── Provided material

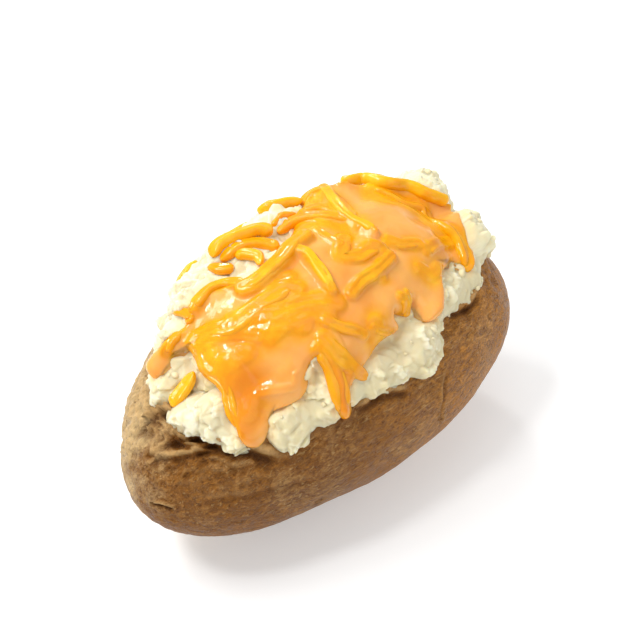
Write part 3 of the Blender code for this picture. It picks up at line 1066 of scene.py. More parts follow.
# A separate program worked out most of these routes from marks. They are data, not a design.
SHREDS = (
    Shred(((26, 28), (33, 29), (37, 19), (44, 14), (50, 6), (58, 1)), Melt.FIRM, 4.6, (0.6, 0.2, 0.0), 1),
    Shred(((34, 20), (40, 10), (50, 1), (51, -17), (52, -30), (50, -41)), Melt.MELTED, 4.4, node=2),
    Shred(((19, 28), (15, 13), (14, 2), (15, -5), (15, -10)), Melt.FIRM, 2.6, (0.5, 0.8, 0.4, 0.1), 3),
    Shred(((2, 39), (3, 37), (5, 34), (9, 32), (12, 29)), Melt.FIRM, 3.7, (0.3, 0.9, 0.9, 0.2), 4),
    Shred(((-20, 26), (-17, 28), (-14, 27), (-10, 25), (-6, 24), (-4, 20)), Melt.FIRM, 3.8,
          (0.3, 0.8, 1.1, 0.9, 0.4), 5),
    Shred(((-17, 20), (-15, 17), (-14, 12), (-16, 7)), Melt.FIRM, 2.9, (0.1, 0.5, 0.3), 6),
    Shred(((-23, 27), (-22, 22), (-20, 18)), Melt.SOFT, 3.0, node=7),
    Shred(((-36, 17), (-32, 17), (-28, 17), (-25, 13), (-23, 5)), Melt.SOFT, 3.2, (0.5, 0.2), 8),
    Shred(((-1, 6), (-6, 4), (-12, 1), (-16, 1), (-21, 1), (-24, 4)), Melt.SOFT, 4.6, (0.2, 0.5, 0.2), 9),
    Shred(((8, -4), (3, -10), (1, -14), (5, -17), (10, -18), (13, -20)), Melt.MELTED, 4.2, node=10),
    Shred(((-2, 22), (3, 22), (7, 18), (10, 12), (13, 6), (15, 1)), Melt.SOFT, 3.6, node=11),
    Shred(((-7, 1), (-6, -4), (-7, -11), (-8, -18), (-9, -24)), Melt.FIRM, 2.6, (0.3, 0.5, 0.4, 0.1), 12),
    Shred(((-45, 7), (-41, 3), (-37, -3), (-31, -6), (-24, -8), (-18, -10), (-16, -14)), Melt.MELTED, 5.2,
          node=13),
    Shred(((-20, -38), (-20, -47), (-18, -58), (-15, -67)), Melt.MELTED, 4.0, (0.2, 0.5), 14),
    Shred(((-57, 1), (-61, 1), (-66, 1), (-69, 1), (-71, 3)), Melt.FIRM, 3.2, node=15),
    Shred(((-16, -33), (-14, -39), (-11, -44), (-9, -48)), Melt.SOFT, 2.8, node=16),
    Shred(((-5, -30), (0, -28), (4, -28), (9, -27), (14, -25)), Melt.SOFT, 3.4, node=17),
    Shred(((30, -28), (38, -26), (49, -25)), Melt.MELTED, 3.6, node=18),
    Shred(((-20, 24), (-16, 23), (-13, 22), (-9, 19), (-7, 12)), Melt.SOFT, 3.5, (0.2, 0.4, 0.4, 0.2)),
    Shred(((-2, 26), (3, 27), (7, 25)), Melt.SOFT, 3.4),
    Shred(((12, 30), (16, 31), (19, 27), (18, 20)), Melt.SOFT, 3.0, (0.4, 0.4)),
    Shred(((8, 22), (12, 19), (14, 11), (16, 5)), Melt.SOFT, 3.0),
    Shred(((-23, 1), (-20, -3), (-17, -4), (-14, -7)), Melt.MELTED, 3.2),
    Shred(((-26, -15), (-20, -18), (-13, -24), (-10, -30)), Melt.MELTED, 4.6),
    Shred(((-36, -4), (-30, -14), (-25, -21), (-22, -27)), Melt.GONE, 5.0),
    Shred(((-31, -21), (-24, -22), (-18, -25), (-15, -32)), Melt.GONE, 4.5),
    Shred(((-48, 9), (-50, 3), (-53, -3), (-54, -7)), Melt.MELTED, 2.6, (0.3, 0.1)),
    Shred(((-54, -7), (-54, -19), (-57, -27), (-59, -33), (-60, -40)), Melt.MELTED, 3.4),
    Shred(((-48, -1), (-51, -8), (-46, -15), (-40, -18)), Melt.GONE, 4.5),
    Shred(((-48, -17), (-51, -27), (-55, -36)), Melt.GONE, 7.0),
    Shred(((-40, 29), (-39, 25), (-39, 21), (-40, 17), (-42, 18)), Melt.SOFT, 2.2),
    Shred(((-23, -41), (-24, -51), (-26, -60), (-28, -66), (-30, -70)), Melt.MELTED, 4.6),
    Shred(((-4, -47), (-5, -54)), Melt.GONE, 4.5),
    Shred(((9, -43), (10, -47), (9, -51)), Melt.SOFT, 2.6),
    Shred(((18, -17), (22, -21), (28, -24)), Melt.MELTED, 3.6),
    Shred(((23, -35), (27, -40), (33, -38)), Melt.GONE, 3.0),
    Shred(((4, 7), (4, 1), (4, -7)), Melt.SOFT, 2.2),
    Shred(((-53, 17), (-49, 17), (-45, 16)), Melt.SOFT, 2.6),
    Shred(((13, -22), (9, -26), (7, -31)), Melt.MELTED, 3.0),
    Shred(((20, 56), (28, 53), (36, 46)), Melt.FIRM, 3.4),
    Shred(((-12, 50), (-5, 56), (4, 58)), Melt.SOFT, 3.0),
    Shred(((-34, 46), (-29, 41), (-21, 39)), Melt.FIRM, 3.2),
    Shred(((44, 38), (50, 33), (58, 33)), Melt.SOFT, 3.2),
    Shred(((4, 72), (10, 68), (17, 70)), Melt.FIRM, 3.0),
    Shred(((-5, 14), (2, 17), (8, 15), (12, 8), (14, 1)), Melt.GONE, 6.0),
    Shred(((10, 26), (15, 27), (18, 22), (18, 15), (16, 8)), Melt.GONE, 5.0),
    Shred(((33, 17), (38, 6), (45, -3), (48, -14)), Melt.GONE, 6.0),
    Shred(((-5, -48), (-3, -51), (1, -55)), Melt.SOFT, 2.4),
    Shred(((12, -43), (11, -48), (10, -53)), Melt.SOFT, 2.0),
    Shred(((-8, 1), (-7, -4), (-8, -11), (-9, -17)), Melt.FOLD, 1.7),
    Shred(((-35, -5), (-31, -9), (-26, -17), (-24, -23), (-23, -28)), Melt.FOLD, 2.4),
    Shred(((-47, 3), (-43, -1), (-39, -6), (-36, -12), (-34, -18)), Melt.FOLD, 2.3),
    Shred(((-48, -36), (-44, -40), (-40, -44), (-37, -46), (-34, -43)), Melt.FOLD, 2.4),
    Shred(((-34, 0), (-30, -5), (-26, -12), (-22, -19)), Melt.FOLD, 2.0),
    Shred(((-17, -38), (-17, -43), (-18, -51)), Melt.FOLD, 1.7),
)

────

Goal: Every line of the material must be returned exactly as it appears.

Response:
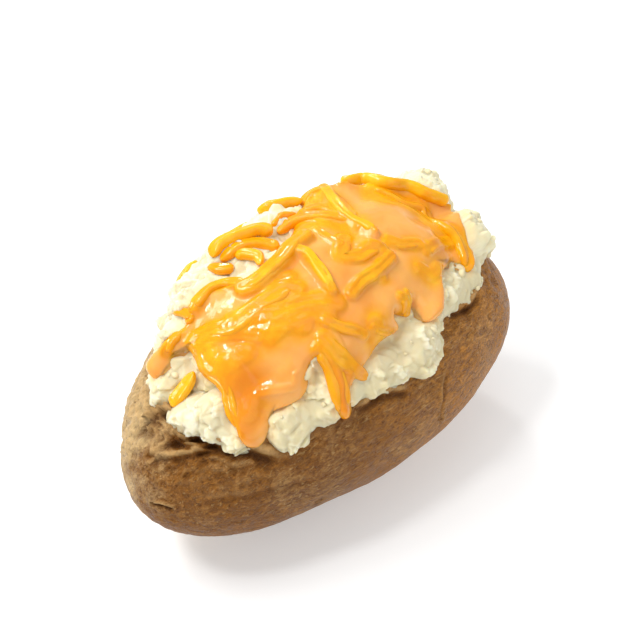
Write part 3 of the Blender code for this picture. It picks up at line 1066 of scene.py. More parts follow.
# A separate program worked out most of these routes from marks. They are data, not a design.
SHREDS = (
    Shred(((26, 28), (33, 29), (37, 19), (44, 14), (50, 6), (58, 1)), Melt.FIRM, 4.6, (0.6, 0.2, 0.0), 1),
    Shred(((34, 20), (40, 10), (50, 1), (51, -17), (52, -30), (50, -41)), Melt.MELTED, 4.4, node=2),
    Shred(((19, 28), (15, 13), (14, 2), (15, -5), (15, -10)), Melt.FIRM, 2.6, (0.5, 0.8, 0.4, 0.1), 3),
    Shred(((2, 39), (3, 37), (5, 34), (9, 32), (12, 29)), Melt.FIRM, 3.7, (0.3, 0.9, 0.9, 0.2), 4),
    Shred(((-20, 26), (-17, 28), (-14, 27), (-10, 25), (-6, 24), (-4, 20)), Melt.FIRM, 3.8,
          (0.3, 0.8, 1.1, 0.9, 0.4), 5),
    Shred(((-17, 20), (-15, 17), (-14, 12), (-16, 7)), Melt.FIRM, 2.9, (0.1, 0.5, 0.3), 6),
    Shred(((-23, 27), (-22, 22), (-20, 18)), Melt.SOFT, 3.0, node=7),
    Shred(((-36, 17), (-32, 17), (-28, 17), (-25, 13), (-23, 5)), Melt.SOFT, 3.2, (0.5, 0.2), 8),
    Shred(((-1, 6), (-6, 4), (-12, 1), (-16, 1), (-21, 1), (-24, 4)), Melt.SOFT, 4.6, (0.2, 0.5, 0.2), 9),
    Shred(((8, -4), (3, -10), (1, -14), (5, -17), (10, -18), (13, -20)), Melt.MELTED, 4.2, node=10),
    Shred(((-2, 22), (3, 22), (7, 18), (10, 12), (13, 6), (15, 1)), Melt.SOFT, 3.6, node=11),
    Shred(((-7, 1), (-6, -4), (-7, -11), (-8, -18), (-9, -24)), Melt.FIRM, 2.6, (0.3, 0.5, 0.4, 0.1), 12),
    Shred(((-45, 7), (-41, 3), (-37, -3), (-31, -6), (-24, -8), (-18, -10), (-16, -14)), Melt.MELTED, 5.2,
          node=13),
    Shred(((-20, -38), (-20, -47), (-18, -58), (-15, -67)), Melt.MELTED, 4.0, (0.2, 0.5), 14),
    Shred(((-57, 1), (-61, 1), (-66, 1), (-69, 1), (-71, 3)), Melt.FIRM, 3.2, node=15),
    Shred(((-16, -33), (-14, -39), (-11, -44), (-9, -48)), Melt.SOFT, 2.8, node=16),
    Shred(((-5, -30), (0, -28), (4, -28), (9, -27), (14, -25)), Melt.SOFT, 3.4, node=17),
    Shred(((30, -28), (38, -26), (49, -25)), Melt.MELTED, 3.6, node=18),
    Shred(((-20, 24), (-16, 23), (-13, 22), (-9, 19), (-7, 12)), Melt.SOFT, 3.5, (0.2, 0.4, 0.4, 0.2)),
    Shred(((-2, 26), (3, 27), (7, 25)), Melt.SOFT, 3.4),
    Shred(((12, 30), (16, 31), (19, 27), (18, 20)), Melt.SOFT, 3.0, (0.4, 0.4)),
    Shred(((8, 22), (12, 19), (14, 11), (16, 5)), Melt.SOFT, 3.0),
    Shred(((-23, 1), (-20, -3), (-17, -4), (-14, -7)), Melt.MELTED, 3.2),
    Shred(((-26, -15), (-20, -18), (-13, -24), (-10, -30)), Melt.MELTED, 4.6),
    Shred(((-36, -4), (-30, -14), (-25, -21), (-22, -27)), Melt.GONE, 5.0),
    Shred(((-31, -21), (-24, -22), (-18, -25), (-15, -32)), Melt.GONE, 4.5),
    Shred(((-48, 9), (-50, 3), (-53, -3), (-54, -7)), Melt.MELTED, 2.6, (0.3, 0.1)),
    Shred(((-54, -7), (-54, -19), (-57, -27), (-59, -33), (-60, -40)), Melt.MELTED, 3.4),
    Shred(((-48, -1), (-51, -8), (-46, -15), (-40, -18)), Melt.GONE, 4.5),
    Shred(((-48, -17), (-51, -27), (-55, -36)), Melt.GONE, 7.0),
    Shred(((-40, 29), (-39, 25), (-39, 21), (-40, 17), (-42, 18)), Melt.SOFT, 2.2),
    Shred(((-23, -41), (-24, -51), (-26, -60), (-28, -66), (-30, -70)), Melt.MELTED, 4.6),
    Shred(((-4, -47), (-5, -54)), Melt.GONE, 4.5),
    Shred(((9, -43), (10, -47), (9, -51)), Melt.SOFT, 2.6),
    Shred(((18, -17), (22, -21), (28, -24)), Melt.MELTED, 3.6),
    Shred(((23, -35), (27, -40), (33, -38)), Melt.GONE, 3.0),
    Shred(((4, 7), (4, 1), (4, -7)), Melt.SOFT, 2.2),
    Shred(((-53, 17), (-49, 17), (-45, 16)), Melt.SOFT, 2.6),
    Shred(((13, -22), (9, -26), (7, -31)), Melt.MELTED, 3.0),
    Shred(((20, 56), (28, 53), (36, 46)), Melt.FIRM, 3.4),
    Shred(((-12, 50), (-5, 56), (4, 58)), Melt.SOFT, 3.0),
    Shred(((-34, 46), (-29, 41), (-21, 39)), Melt.FIRM, 3.2),
    Shred(((44, 38), (50, 33), (58, 33)), Melt.SOFT, 3.2),
    Shred(((4, 72), (10, 68), (17, 70)), Melt.FIRM, 3.0),
    Shred(((-5, 14), (2, 17), (8, 15), (12, 8), (14, 1)), Melt.GONE, 6.0),
    Shred(((10, 26), (15, 27), (18, 22), (18, 15), (16, 8)), Melt.GONE, 5.0),
    Shred(((33, 17), (38, 6), (45, -3), (48, -14)), Melt.GONE, 6.0),
    Shred(((-5, -48), (-3, -51), (1, -55)), Melt.SOFT, 2.4),
    Shred(((12, -43), (11, -48), (10, -53)), Melt.SOFT, 2.0),
    Shred(((-8, 1), (-7, -4), (-8, -11), (-9, -17)), Melt.FOLD, 1.7),
    Shred(((-35, -5), (-31, -9), (-26, -17), (-24, -23), (-23, -28)), Melt.FOLD, 2.4),
    Shred(((-47, 3), (-43, -1), (-39, -6), (-36, -12), (-34, -18)), Melt.FOLD, 2.3),
    Shred(((-48, -36), (-44, -40), (-40, -44), (-37, -46), (-34, -43)), Melt.FOLD, 2.4),
    Shred(((-34, 0), (-30, -5), (-26, -12), (-22, -19)), Melt.FOLD, 2.0),
    Shred(((-17, -38), (-17, -43), (-18, -51)), Melt.FOLD, 1.7),
)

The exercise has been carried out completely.